“Toda dor pode ser suportada se sobre ela puder ser contada uma história” – registrou Hanna Arendt, filósofa judia, que sobreviveu à perseguição nazista.
Os caminhos difíceis são fontes de inspiração para outras pessoas, seja porque a superação de um obstáculo faz reconhecer em nós a mesma capacidade obstinada, seja porque aquece com empatia e compaixão.
Além do outro, as memórias revividas, quando tocam a alma de um terceiro, ajudam a cicatrizar a nossa própria ferida. É um bom remédio. O ser humano é um ser coletivo: a mesma aptidão que tem de ferir, tem para curar.

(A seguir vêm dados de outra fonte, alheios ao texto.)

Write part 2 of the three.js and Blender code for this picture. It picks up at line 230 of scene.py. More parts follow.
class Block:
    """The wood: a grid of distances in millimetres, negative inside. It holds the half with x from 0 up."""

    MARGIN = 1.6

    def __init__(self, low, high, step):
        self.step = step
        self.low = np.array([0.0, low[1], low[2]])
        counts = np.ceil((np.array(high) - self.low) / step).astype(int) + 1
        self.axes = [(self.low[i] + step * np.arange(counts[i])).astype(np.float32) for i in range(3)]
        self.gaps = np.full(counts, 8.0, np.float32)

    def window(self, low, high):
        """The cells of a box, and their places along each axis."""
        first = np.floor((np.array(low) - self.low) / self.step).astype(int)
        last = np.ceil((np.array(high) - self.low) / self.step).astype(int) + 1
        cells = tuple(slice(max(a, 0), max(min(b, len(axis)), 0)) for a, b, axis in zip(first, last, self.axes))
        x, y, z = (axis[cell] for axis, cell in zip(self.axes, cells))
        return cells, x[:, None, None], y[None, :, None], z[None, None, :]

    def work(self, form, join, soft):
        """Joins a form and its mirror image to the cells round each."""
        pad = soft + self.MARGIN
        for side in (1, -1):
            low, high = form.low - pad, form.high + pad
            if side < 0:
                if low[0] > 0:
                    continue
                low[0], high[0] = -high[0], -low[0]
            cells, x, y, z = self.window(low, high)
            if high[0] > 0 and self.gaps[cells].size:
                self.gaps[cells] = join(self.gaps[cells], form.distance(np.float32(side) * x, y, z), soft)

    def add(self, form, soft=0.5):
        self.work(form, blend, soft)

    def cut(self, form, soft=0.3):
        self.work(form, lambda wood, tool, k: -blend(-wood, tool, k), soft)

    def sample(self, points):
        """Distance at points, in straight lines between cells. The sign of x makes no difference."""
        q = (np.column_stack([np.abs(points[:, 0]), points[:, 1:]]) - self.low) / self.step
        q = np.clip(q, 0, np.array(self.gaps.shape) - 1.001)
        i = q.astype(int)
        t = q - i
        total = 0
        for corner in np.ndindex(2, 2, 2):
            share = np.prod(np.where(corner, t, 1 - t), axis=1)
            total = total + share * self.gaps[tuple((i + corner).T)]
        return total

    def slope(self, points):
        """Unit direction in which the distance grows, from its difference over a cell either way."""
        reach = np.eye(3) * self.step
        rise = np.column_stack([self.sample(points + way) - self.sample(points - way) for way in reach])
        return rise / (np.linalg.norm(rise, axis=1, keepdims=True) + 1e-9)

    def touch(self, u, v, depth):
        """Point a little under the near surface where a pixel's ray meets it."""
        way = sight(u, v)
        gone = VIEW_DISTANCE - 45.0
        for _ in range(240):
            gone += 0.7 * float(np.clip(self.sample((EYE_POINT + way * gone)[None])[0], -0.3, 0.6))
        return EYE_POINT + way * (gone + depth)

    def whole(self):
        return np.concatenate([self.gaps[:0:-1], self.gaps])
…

No Brasil, a estrada de Maria da Penha, farmacêutica, emblemou o combate à violência doméstica e familiar contra a mulher. O marido Marco Antônio Herredia Viveiros, professor universitário, atentou, por duas vezes, contra a sua vida.
Em um primeiro momento, enquanto ela dormia, seu cônjuge alvejou as costas, fazendo-a paraplégica. Quatro meses depois, foi mantida em cárcere privado, seguido de uma tentativa de eletrocutá-la enquanto se banhava.
Após anos de luta, Herredia Viveiros foi condenado. Em 2001, a Corte Interamericana de Direitos Humanos responsabilizou o Brasil por omissão e negligência, exigindo legislação apropriada para o combate de crimes dessa natureza.
Maria da Penha emprestou seu nome à Lei 11.340/2006, destinada à luta pela erradicação da violência contra a mulher. Em agosto, essa legislação completará 17 anos.
Sua história, posto que trágica, virou símbolo de resistência, conferindo a força necessária para que muitas mulheres sigam em frente, apesar das tempestades. Aos homens é de grande valia; impõe uma conduta civilizada e permite que reflitam sobre os atos de violência.
Entre avanços e retrocessos, ainda não é fácil ser mulher no Brasil. Os índices de feminicídio – assassinato de uma mulher em razão do gênero – ainda são elevados. De acordo com o Núcleo de Estudos da Violência da USP, uma mulher foi assassinada a cada 6 horas em 2022.
Além dos atentados contra à vida, o mercado de trabalho ainda olha com preconceito para as mulheres. Como não lembrarmos de Myrthes Gomes de Campos, pioneira na luta pelo direito feminino, que se consagrou a primeira mulher advogada no Brasil. No Supremo Tribunal Federal, a pioneira foi a Ministra Ellen Gracie.
Nossa história é recheada por grandes marcos femininos. A lista, apesar de pouco divulgada, é extensa e sólida.
Carlota Pereira de Queirós, primeira mulher eleita Deputada Federal no Brasil, entre outros feitos, além de fundar a Academia Brasileira de Mulheres Médicas, em 1950, militou em prol da educação feminina. Marcou presença como a única (do gênero feminino) a participar da elaboração da Constituição de 1934.
Nas eleições de 1986, tivemos o dado histórico de 26 mulheres eleitas para a Câmara dos Deputados, apesar de isso representar apenas 5% do Congresso Nacional. A bancada feminina na Assembleia Nacional Constituinte de 1987 fez-se presente.
Em meio a progressos e retrocessos, o ponto é: relembremos as personalidades femininas que por aqui fizeram história. Esses enredos forjam o nosso peito, revitalizam a nossa força, e fazem-nos reconhecer a capacidade de mudança.
Conta e recontar os marcos importantes dos direitos e garantias das mulheres é um dos pilares para o aquecimento de políticas públicas direcionadas ao tratamento mais digno, inclusivo e respeitoso.
O caminho nunca será só de flores, beira ao pueril pensarmos que decisões corretas são isentas de sofrimento.
Hoje, no campo do direito das mulheres, estamos melhores do que ontem, sem dúvida. Apesar disso, há ainda um grande percurso à frente.
A lembrança da linha do tempo traz razões para acreditar que, sim, estamos na trilha certa, ainda que árida, montanhosa e com sede de um país em que homens entendam mais sobre o poder ético que palavras e ações possam ter. Maria da Penha, obrigada por existir!